By: Dave Howell - Updated: 5 Feb 2015 | comments*Discuss
 
Jury Court Case Crown Court Young

The vast majority of cases in England and Wales are heard by the magistrates’ court. The judge that sits in these courts can hand down a number of sentences and orders to offenders that are found guilty. These include:

  • Compensation orders to victims of personal injury, or who have suffered some form of loss.
  • Community service may also be imposed.
  • Conditional discharge that states that if the offender offends again they will have their original offence reinstated.
  • Fines of up to £5,000 and/or a maximum prison sentence of 6 months.

Note that a magistrate who is hearing a case can refer the case itself to the Crown Court if they feel that the offender who has been found guilty requires a sentence that they do not have the power to impose. Just because you are appearing at a magistrates’ court doesn’t necessarily mean the sentence you could receive will be limited by the magistrates’ sentencing powers.

Sentences and Young Offenders

If you are under 21 years of age, there are a number of sentences that a judge can impose on you if found guilty of a crime. These include secure children’s homes for those aged 12-16. Secure training centres for offenders up to 17 years old, and youth offender institutions for offenders between 15 and 21.

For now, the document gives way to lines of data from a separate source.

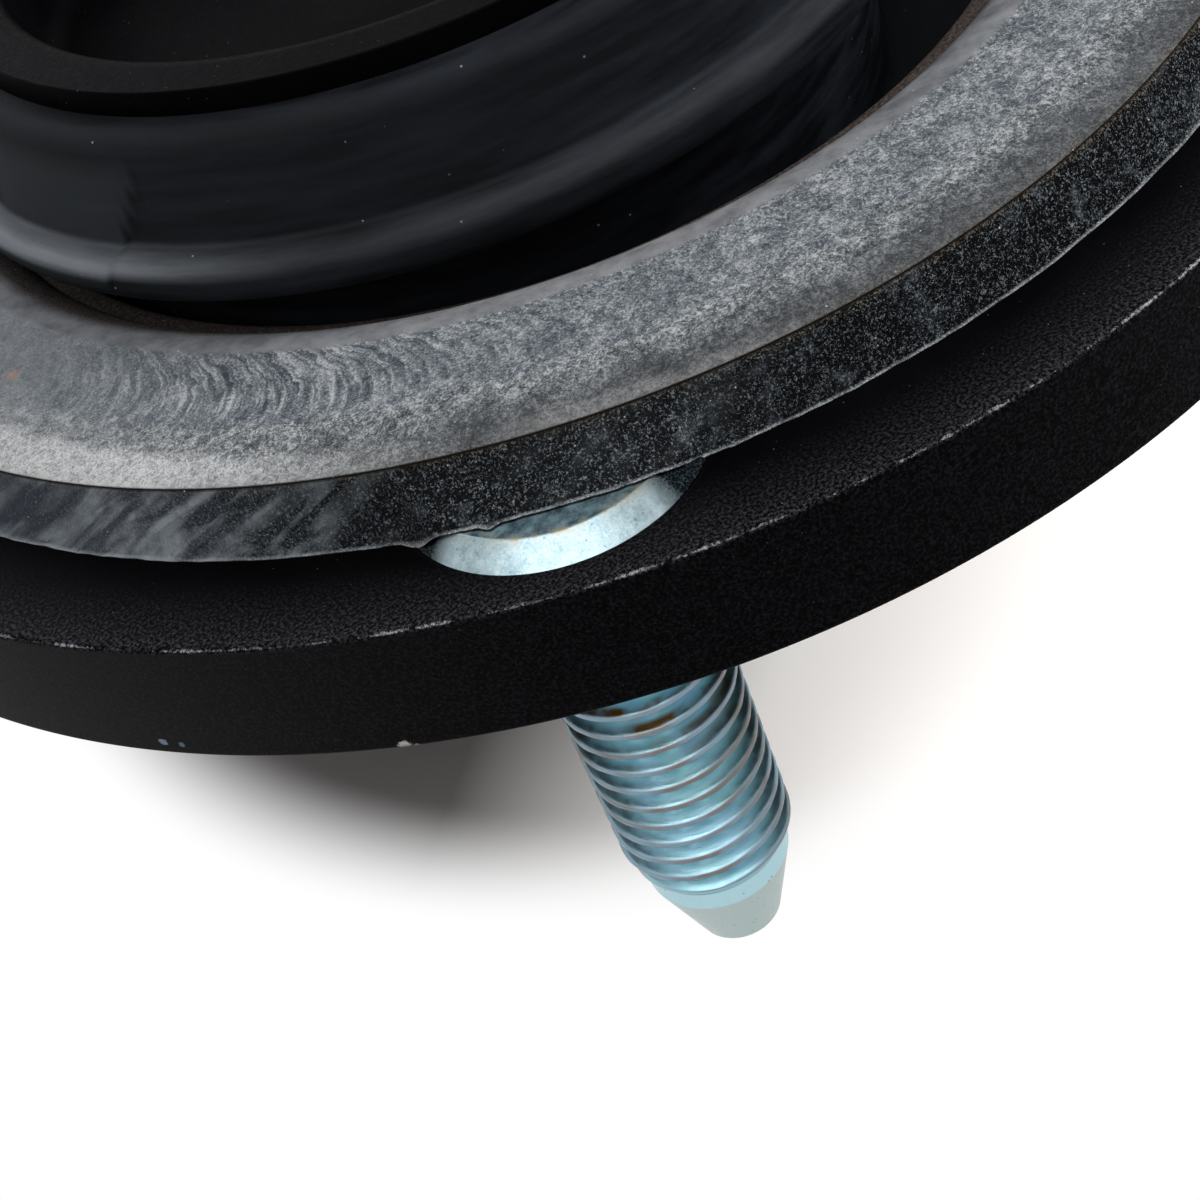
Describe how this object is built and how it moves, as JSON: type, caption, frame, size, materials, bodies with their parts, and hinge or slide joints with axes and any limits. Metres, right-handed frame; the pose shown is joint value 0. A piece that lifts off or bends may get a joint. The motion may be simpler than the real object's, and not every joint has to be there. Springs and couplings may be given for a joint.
{
  "type": "strut top mount",
  "caption": "Round steel plate with press-in studs, a moulded rubber spring seat ring and an off-centre bonded rubber bush with a bolted-through core sleeve.",
  "frame": {"origin": "centre of the stud circle on the face that bolts to the car body", "axes": "+Z along the studs' axes away from the thread ends, towards the spring; +X through one stud"},
  "size_m": [0.11, 0.11, 0.0525],
  "materials": {
    "black_coated_steel": "satin",
    "zinc_plated_steel": "semi-bright",
    "plain_steel": "turned",
    "seat_rubber": "matt with bloom",
    "bush_rubber": "matt"
  },
  "bodies": {
    "root": {"mounting_plate": "black_coated_steel", "stud_1": "zinc_plated_steel", "stud_2": "zinc_plated_steel", "stud_3": "zinc_plated_steel", "bush_shell": "black_coated_steel", "spring_seat_ring": "seat_rubber", "bush_rubber": "bush_rubber", "core_plate": "plain_steel", "core_sleeve": "plain_steel", "bump_stop_cup": "black_coated_steel", "rebound_buffer": "bush_rubber", "rebound_washer": "zinc_plated_steel"}
  },
  "joints": []
}
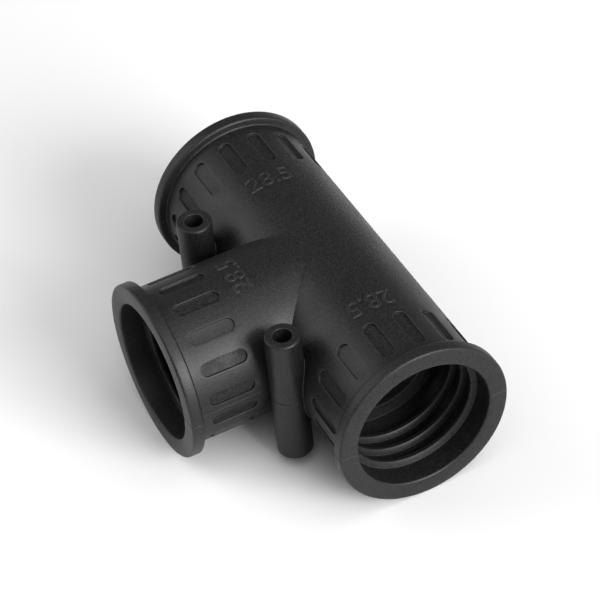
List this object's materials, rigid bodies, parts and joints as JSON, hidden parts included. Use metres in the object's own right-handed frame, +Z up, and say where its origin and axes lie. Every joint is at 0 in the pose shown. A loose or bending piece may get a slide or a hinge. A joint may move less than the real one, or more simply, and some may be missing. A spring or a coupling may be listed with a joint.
{
  "type": "tee fitting",
  "caption": "Black clamshell tee for corrugated conduit: two half shells with ribbed sockets and flanged ports, held by screws down wells in the corner bosses.",
  "frame": {"origin": "bottom centre of the bounding box, on the surface that the three flange rims rest on", "axes": "+X along the run from the left port to the right port, -Y out of the branch port, +Z up out of the parting plane"},
  "size_m": [0.0856, 0.0588, 0.038],
  "materials": {
    "black_plastic": "black moulded polyamide, satin with a fine spark-eroded grain",
    "zinc_steel": "zinc-plated steel"
  },
  "bodies": {
    "base": {"lower_shell": "black_plastic"},
    "cover": {"upper_shell": "black_plastic"},
    "left_screw": {"screw_left": "zinc_steel"},
    "right_screw": {"screw_right": "zinc_steel"}
  },
  "joints": [
    {"name": "cover_lift", "type": "slide", "parent": "base", "child": "cover", "axis": [0, 0, 1], "range_m": [0, 0.05]},
    {"name": "screw_left_out", "type": "slide", "parent": "cover", "child": "left_screw", "axis": [0, 0, 1], "range_m": [0, 0.025]},
    {"name": "screw_right_out", "type": "slide", "parent": "cover", "child": "right_screw", "axis": [0, 0, 1], "range_m": [0, 0.025]}
  ]
}
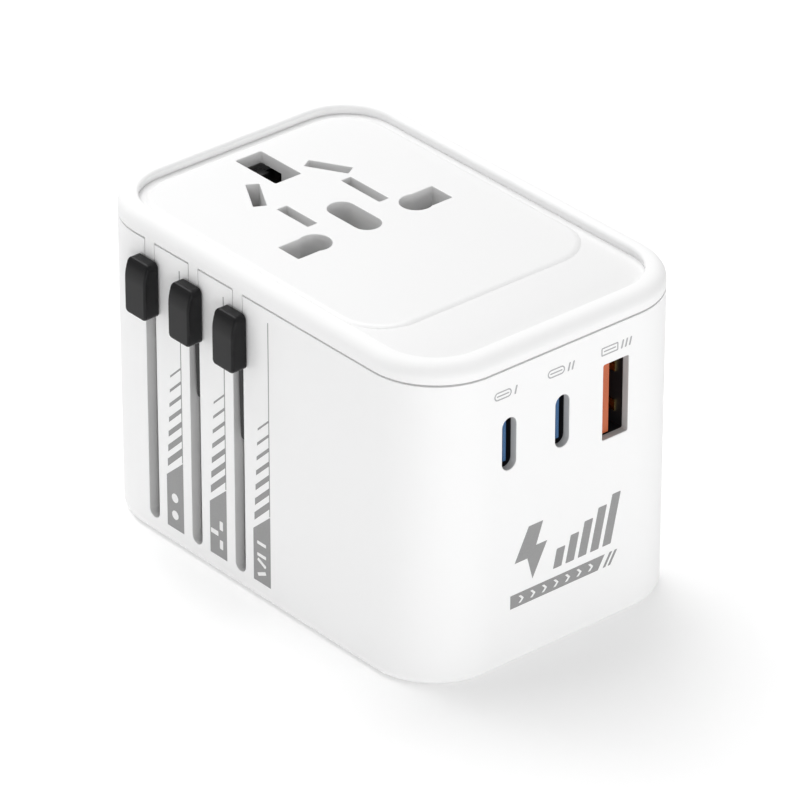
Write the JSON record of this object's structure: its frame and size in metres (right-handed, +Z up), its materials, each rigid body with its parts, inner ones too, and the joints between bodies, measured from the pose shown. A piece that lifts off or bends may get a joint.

Any young offender that pleads guilty or is found guilty by the court could be given a Detention and Training Order (DTO) by the judge. These can be given to anyone aged between 12 and 17. The sentence can range from 4 months to 2 years. The sentence is divided into a period in custody and a period in the community under the supervision of the youth offending team.

If the offence that the young person has committed means it will be heard at the Crown Court and the offence if committed by an adult could receive a sentence of 14 years or more, the young person could be sentenced under Section 90/91. Section 90 is for murder, with section 91 available if the court wants to impose a longer sentence.

Sentencing in Scotland

If the offender in court is below 21 years of age the judge can’t immediately hand down a custodial sentence. Before this can happen the court requests a social enquiry report. This report is also required before any community sentence is also passed.

In Scotland the sheriff’s court has limited powers of sentencing that include:Up to 3 months in prison.

  • A fine of up to £5,000. However, under the solemn procedure the judge can hand down a sentence of up to 5 years and an unlimited fine.
  • In the District court the judge can only hand down a fine to the maximum of £2,500 and a prison sentence of 60 days.

Sentencing in Northern Ireland

The court system in Northern Ireland is broadly similar to that in England and Wales. The judge will sit in a Crown Court and decide the sentence of the offender once they are convicted. The type of court will be determined by the seriousness of the crime that is alleged to have been committed. As in England and Wales magistrates’ court deal with minor criminal offences. The Superior Court hears cases of serious crimes and includes the Crown Court and the Court of Appeal. The sentences that these courts hand down are in line with the similar courts in England and Wales.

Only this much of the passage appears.